Each line in the entries below that holds the string "joints" is to be listed.

:: Stored rows ::

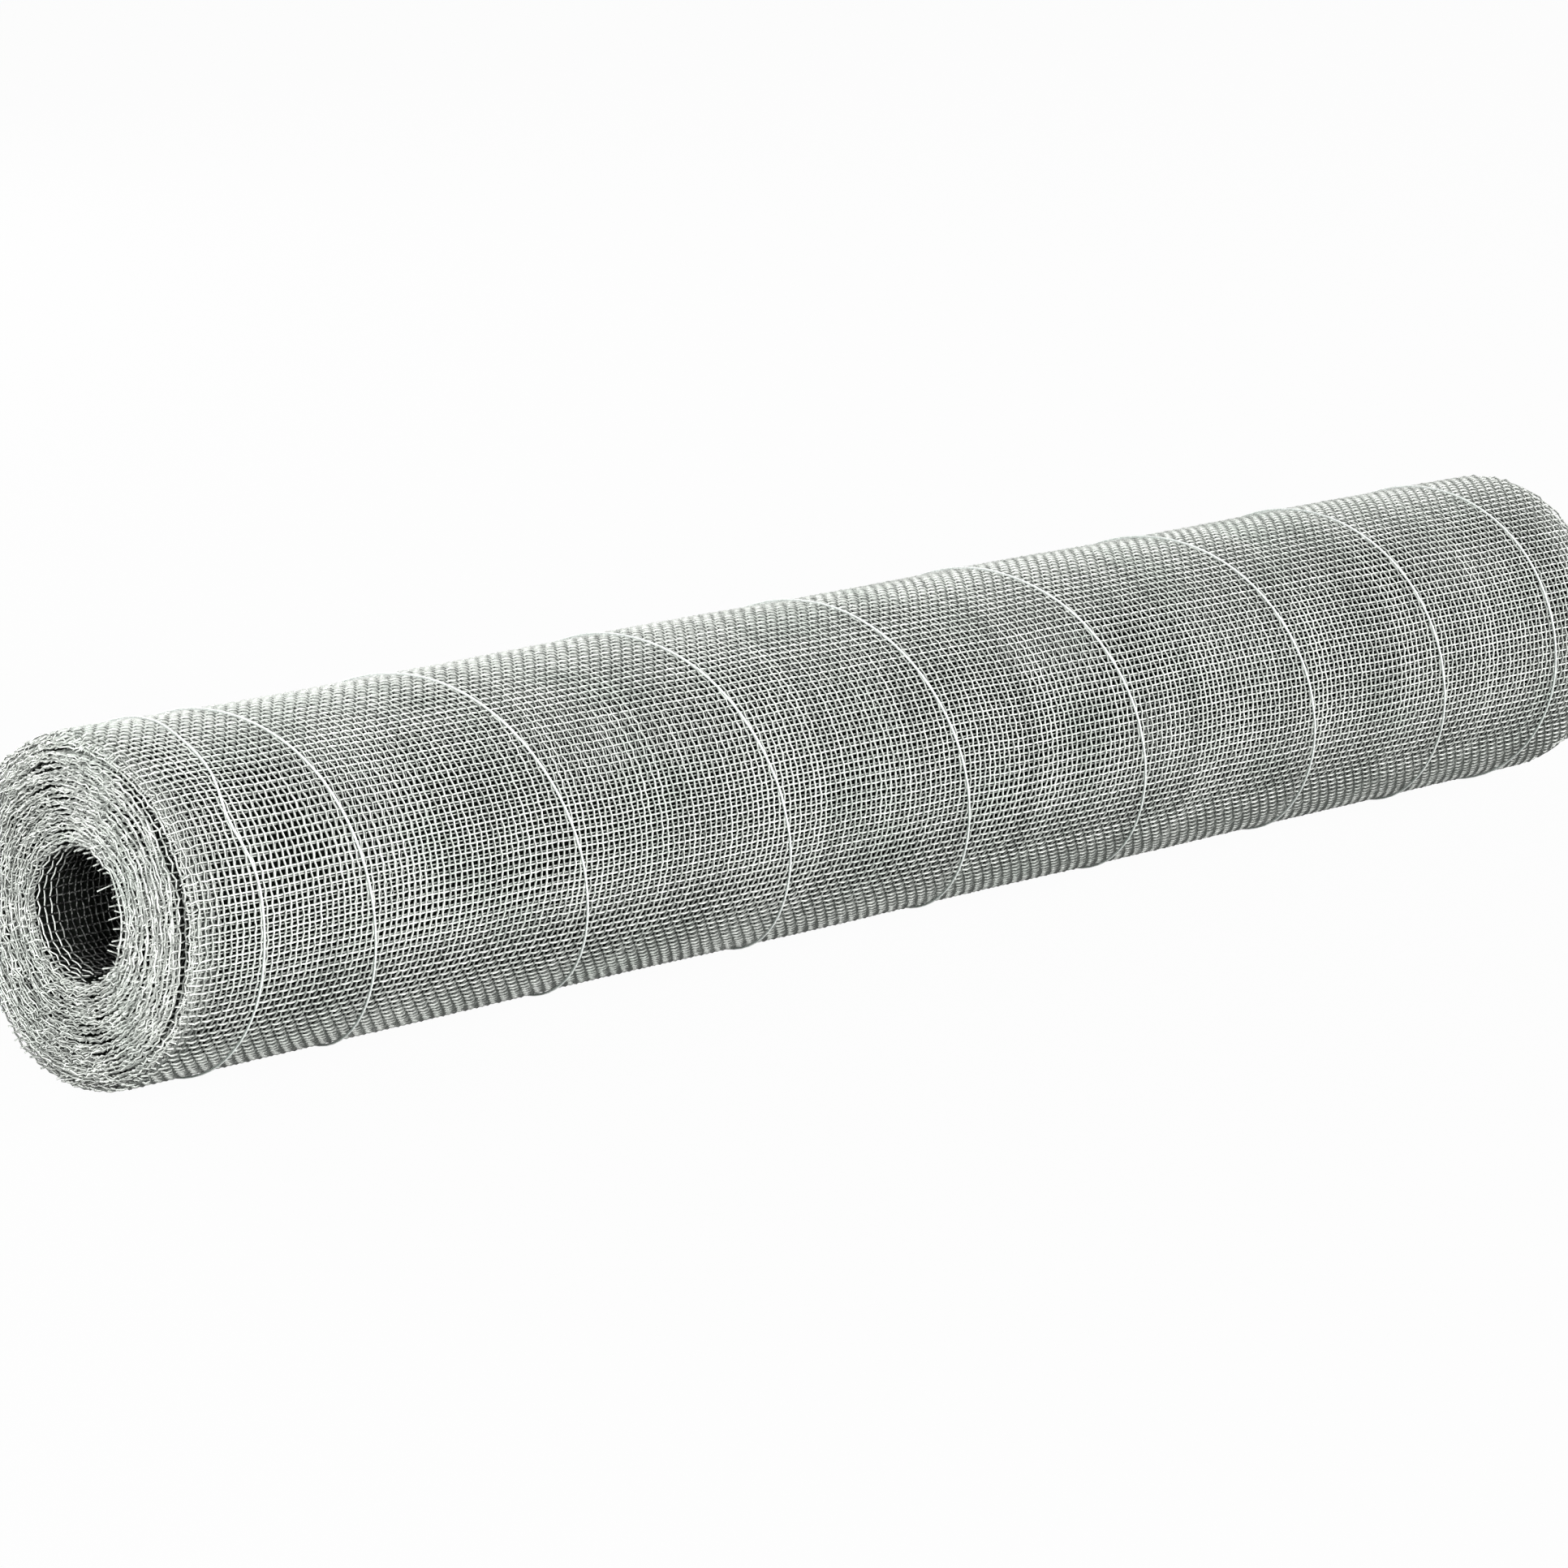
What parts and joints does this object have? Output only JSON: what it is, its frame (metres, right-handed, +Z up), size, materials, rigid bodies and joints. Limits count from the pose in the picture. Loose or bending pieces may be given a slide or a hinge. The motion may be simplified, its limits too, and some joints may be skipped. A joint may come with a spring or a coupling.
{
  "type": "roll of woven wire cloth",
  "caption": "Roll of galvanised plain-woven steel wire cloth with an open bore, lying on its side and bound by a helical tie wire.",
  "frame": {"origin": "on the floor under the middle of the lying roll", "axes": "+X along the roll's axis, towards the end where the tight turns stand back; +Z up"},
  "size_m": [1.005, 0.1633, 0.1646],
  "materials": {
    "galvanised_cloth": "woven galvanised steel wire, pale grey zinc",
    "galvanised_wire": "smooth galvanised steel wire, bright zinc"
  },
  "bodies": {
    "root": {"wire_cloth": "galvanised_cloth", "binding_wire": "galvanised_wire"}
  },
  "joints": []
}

:::
:: Stored rows ::

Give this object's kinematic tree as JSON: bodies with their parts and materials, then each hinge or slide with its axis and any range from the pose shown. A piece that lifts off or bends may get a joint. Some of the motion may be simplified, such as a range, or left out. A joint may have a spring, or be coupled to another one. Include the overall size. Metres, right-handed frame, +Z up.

:::
:: Stored rows ::

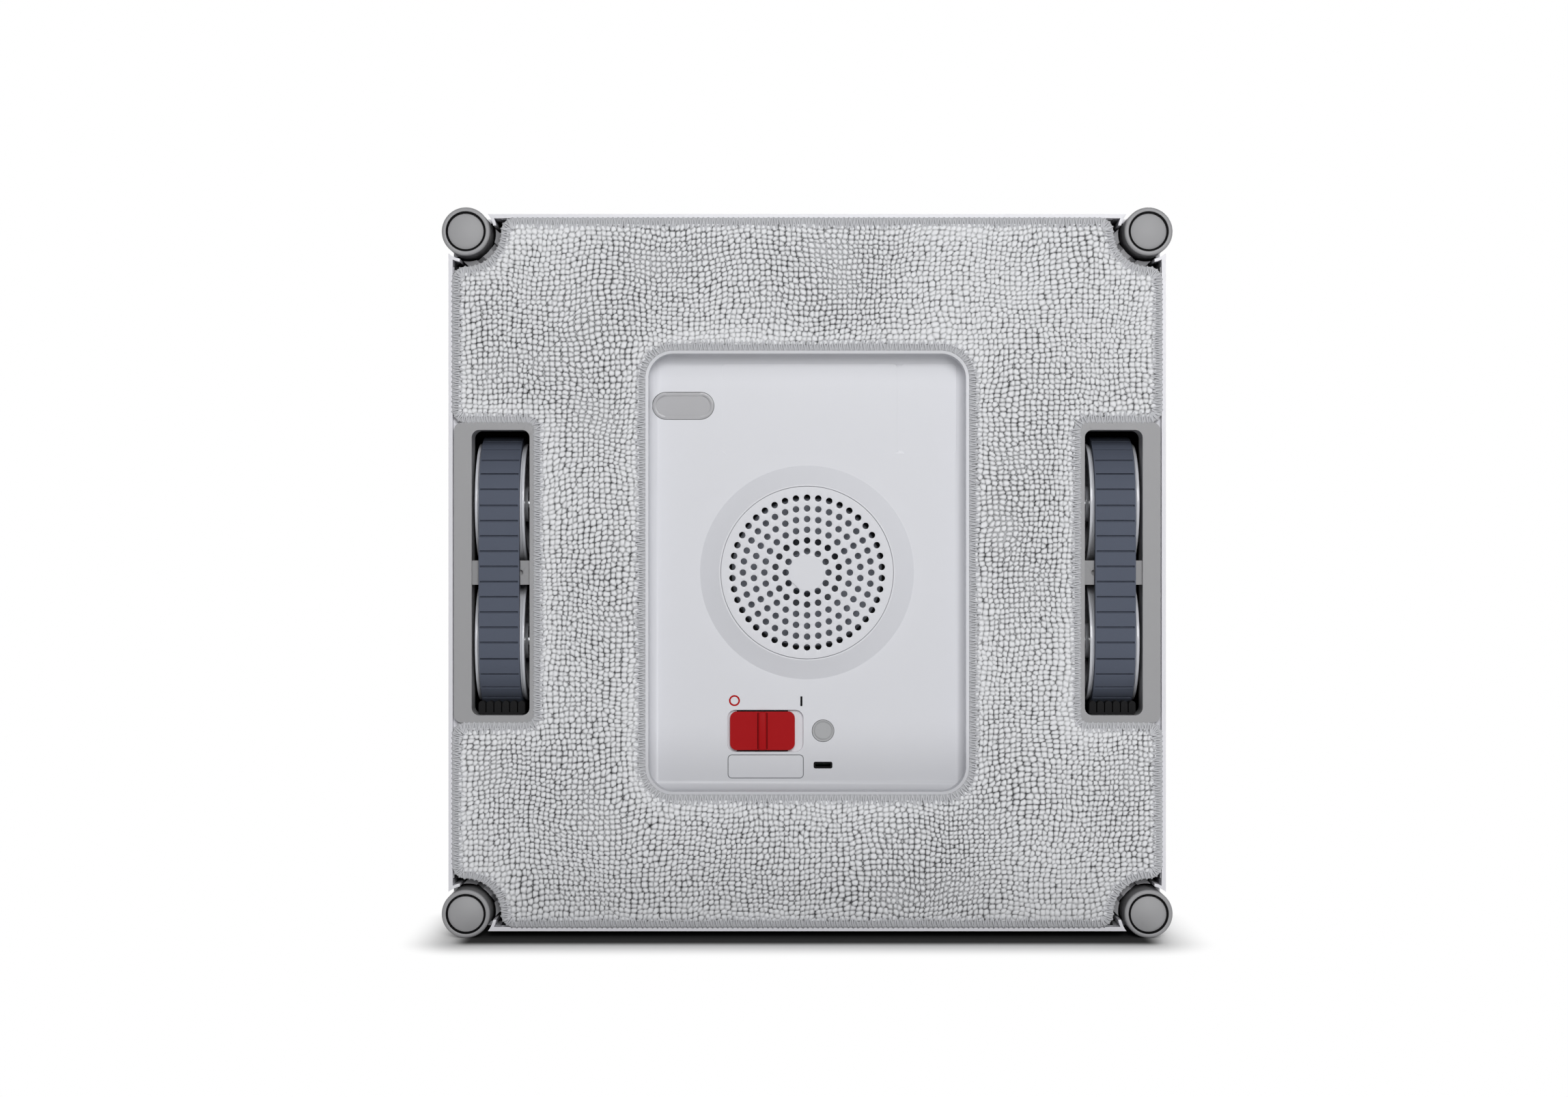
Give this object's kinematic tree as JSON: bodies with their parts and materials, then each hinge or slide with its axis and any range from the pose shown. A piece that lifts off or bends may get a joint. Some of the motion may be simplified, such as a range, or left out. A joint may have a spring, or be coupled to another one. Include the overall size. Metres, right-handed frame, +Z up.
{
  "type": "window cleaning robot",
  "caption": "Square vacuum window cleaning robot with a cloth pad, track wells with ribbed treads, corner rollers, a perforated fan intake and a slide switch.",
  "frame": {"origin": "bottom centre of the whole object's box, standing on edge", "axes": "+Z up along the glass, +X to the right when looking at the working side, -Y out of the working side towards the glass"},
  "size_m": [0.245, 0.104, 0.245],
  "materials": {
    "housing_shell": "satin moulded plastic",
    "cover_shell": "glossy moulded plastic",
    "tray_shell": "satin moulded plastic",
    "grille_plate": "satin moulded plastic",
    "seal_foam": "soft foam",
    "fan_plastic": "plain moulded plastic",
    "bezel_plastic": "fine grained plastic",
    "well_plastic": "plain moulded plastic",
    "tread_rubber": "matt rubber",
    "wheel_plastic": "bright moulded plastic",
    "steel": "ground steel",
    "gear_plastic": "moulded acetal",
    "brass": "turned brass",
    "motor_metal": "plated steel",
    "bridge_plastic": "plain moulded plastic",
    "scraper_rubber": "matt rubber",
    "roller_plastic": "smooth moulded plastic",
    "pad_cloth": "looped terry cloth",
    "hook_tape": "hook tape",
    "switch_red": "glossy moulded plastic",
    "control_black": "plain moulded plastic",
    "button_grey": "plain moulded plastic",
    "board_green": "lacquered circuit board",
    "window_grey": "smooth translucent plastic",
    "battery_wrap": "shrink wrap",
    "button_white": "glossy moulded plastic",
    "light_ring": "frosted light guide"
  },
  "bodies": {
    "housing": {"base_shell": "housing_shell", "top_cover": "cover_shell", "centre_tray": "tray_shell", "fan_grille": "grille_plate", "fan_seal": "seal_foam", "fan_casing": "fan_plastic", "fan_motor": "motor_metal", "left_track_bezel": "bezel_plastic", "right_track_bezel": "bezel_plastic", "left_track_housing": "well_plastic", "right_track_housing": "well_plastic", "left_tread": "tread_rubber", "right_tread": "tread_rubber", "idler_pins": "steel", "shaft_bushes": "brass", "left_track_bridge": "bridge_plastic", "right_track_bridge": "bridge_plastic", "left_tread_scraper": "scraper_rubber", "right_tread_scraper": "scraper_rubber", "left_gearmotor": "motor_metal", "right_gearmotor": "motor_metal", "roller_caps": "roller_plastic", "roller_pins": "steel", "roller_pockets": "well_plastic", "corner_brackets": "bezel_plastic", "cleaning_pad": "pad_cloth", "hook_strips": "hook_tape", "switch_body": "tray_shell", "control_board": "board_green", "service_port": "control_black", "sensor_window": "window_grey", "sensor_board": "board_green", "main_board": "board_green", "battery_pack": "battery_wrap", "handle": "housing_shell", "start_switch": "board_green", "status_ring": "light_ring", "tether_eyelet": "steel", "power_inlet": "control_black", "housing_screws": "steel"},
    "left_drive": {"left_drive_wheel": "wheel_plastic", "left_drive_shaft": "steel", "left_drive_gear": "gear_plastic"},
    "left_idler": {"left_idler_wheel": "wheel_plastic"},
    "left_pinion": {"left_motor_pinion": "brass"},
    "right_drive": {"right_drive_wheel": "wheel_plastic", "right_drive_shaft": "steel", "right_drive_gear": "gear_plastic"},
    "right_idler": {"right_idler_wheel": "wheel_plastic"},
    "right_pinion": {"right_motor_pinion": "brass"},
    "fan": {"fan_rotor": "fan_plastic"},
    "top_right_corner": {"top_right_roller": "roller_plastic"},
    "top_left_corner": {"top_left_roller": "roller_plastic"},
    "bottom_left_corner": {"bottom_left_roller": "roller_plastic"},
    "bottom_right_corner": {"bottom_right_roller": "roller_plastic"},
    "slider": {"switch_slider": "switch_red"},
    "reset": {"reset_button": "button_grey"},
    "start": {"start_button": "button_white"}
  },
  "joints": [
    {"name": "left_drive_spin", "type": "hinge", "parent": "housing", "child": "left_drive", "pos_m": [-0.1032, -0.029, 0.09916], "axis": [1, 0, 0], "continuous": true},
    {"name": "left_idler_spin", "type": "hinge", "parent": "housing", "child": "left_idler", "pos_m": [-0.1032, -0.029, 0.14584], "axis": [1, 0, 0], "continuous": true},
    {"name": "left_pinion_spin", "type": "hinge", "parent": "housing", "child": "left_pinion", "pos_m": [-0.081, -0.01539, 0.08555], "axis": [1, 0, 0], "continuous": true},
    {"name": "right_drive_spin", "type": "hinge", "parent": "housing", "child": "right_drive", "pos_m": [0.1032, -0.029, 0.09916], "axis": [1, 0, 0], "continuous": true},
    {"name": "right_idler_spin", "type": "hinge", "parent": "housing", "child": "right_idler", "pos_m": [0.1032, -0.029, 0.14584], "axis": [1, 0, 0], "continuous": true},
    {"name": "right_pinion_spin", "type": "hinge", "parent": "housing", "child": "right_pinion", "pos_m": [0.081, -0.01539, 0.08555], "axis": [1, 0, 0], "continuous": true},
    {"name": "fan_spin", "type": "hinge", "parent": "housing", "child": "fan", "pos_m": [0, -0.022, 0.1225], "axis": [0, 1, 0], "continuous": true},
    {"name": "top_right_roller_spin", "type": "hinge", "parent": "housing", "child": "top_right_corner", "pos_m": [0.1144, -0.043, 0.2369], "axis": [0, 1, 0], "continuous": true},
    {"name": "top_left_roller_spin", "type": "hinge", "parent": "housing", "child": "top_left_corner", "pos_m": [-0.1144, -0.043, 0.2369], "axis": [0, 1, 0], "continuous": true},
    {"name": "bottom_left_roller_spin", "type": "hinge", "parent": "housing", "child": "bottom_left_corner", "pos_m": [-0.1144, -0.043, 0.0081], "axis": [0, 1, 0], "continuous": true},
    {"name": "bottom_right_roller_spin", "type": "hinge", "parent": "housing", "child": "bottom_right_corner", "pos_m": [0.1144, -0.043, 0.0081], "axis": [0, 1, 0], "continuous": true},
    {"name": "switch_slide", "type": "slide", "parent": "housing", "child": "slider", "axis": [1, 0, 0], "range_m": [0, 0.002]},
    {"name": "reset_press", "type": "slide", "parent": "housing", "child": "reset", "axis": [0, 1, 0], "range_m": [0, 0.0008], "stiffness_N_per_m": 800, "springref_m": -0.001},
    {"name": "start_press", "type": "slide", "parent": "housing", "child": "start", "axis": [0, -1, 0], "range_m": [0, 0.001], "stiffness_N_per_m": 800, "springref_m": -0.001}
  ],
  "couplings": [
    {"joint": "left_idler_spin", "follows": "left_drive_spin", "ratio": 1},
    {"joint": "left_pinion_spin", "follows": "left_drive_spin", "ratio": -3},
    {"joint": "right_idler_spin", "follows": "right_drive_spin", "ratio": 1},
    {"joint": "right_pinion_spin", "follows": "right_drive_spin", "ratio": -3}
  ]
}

:::

● Reply
What parts and joints does this object have? Output only JSON: what it is, its frame (metres, right-handed, +Z up), size, materials, rigid bodies and joints. Limits count from the pose in the picture. Loose or bending pieces may be given a slide or a hinge. The motion may be simplified, its limits too, and some joints may be skipped. A joint may come with a spring or a coupling.
  "joints": []
  "joints": [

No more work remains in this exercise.